Gensim is one of the most popular libraries for natural language processing. Its name “Topic Modelling in Python” shows strong support for topic modelling with integrated methods such as Latent Semantic Analysis and Latent Dirichlet Allocation. Since its beginning it has evolved in a versatile toolbox offering many other advanced NLP methods, including document index, similarity retrieval and support for many word embeddings, such as Word2Vec and GloVe.

spaCy

spaCy is a relative newcomer to the natural language processing space, when compared to older packages such as NLTK. Its developers have however included an impressive range of advanced NLP methods with fast implementation in Cython. spaCy comes with a large selection of pretrained statistical models and word vectors. It supports part-of-speech tagging, labelled dependency parsing, syntax-driven sentence segmentation, string-to-hash mappings, with visualizers for syntax and NER.

Stanford CoreNLP

Stanford CoreNLP is a widely used natural language analysis library. Although written in Java, there are several wrappers available for Python.

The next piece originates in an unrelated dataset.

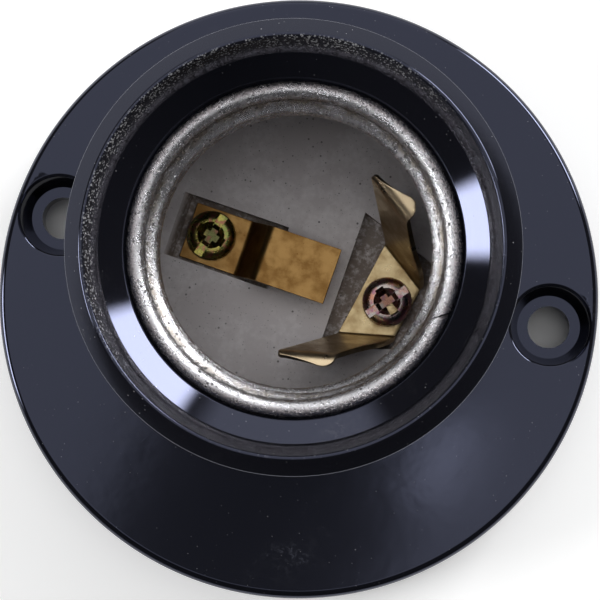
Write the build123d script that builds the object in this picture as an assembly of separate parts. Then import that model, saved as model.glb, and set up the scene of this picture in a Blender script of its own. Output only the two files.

It includes many advanced NLP tools, including part-of-speech tagger, the named entity recognizer (NER), parser, coreference resolution methods, sentiment analysis and open information extraction tools. It supports many major human languages and has APIs available for most major programming languages.

Conclusion

In our second article on natural language processing, we presented several important methodologies, often encountered in NLP tasks and introduced four popular python libraries for NLP.

NLP has achieved several remarkable successes in recent years, with some of them, like neural machine translation and speech recognition used by billions of people every day in digital assistants on mobile phones and other devices. Natural language processing will continue to be a very active field with a subfield of NLP, called natural language understanding (NLU) playing an especially important part in our aspirations to achieve artificial general intelligence (AGI).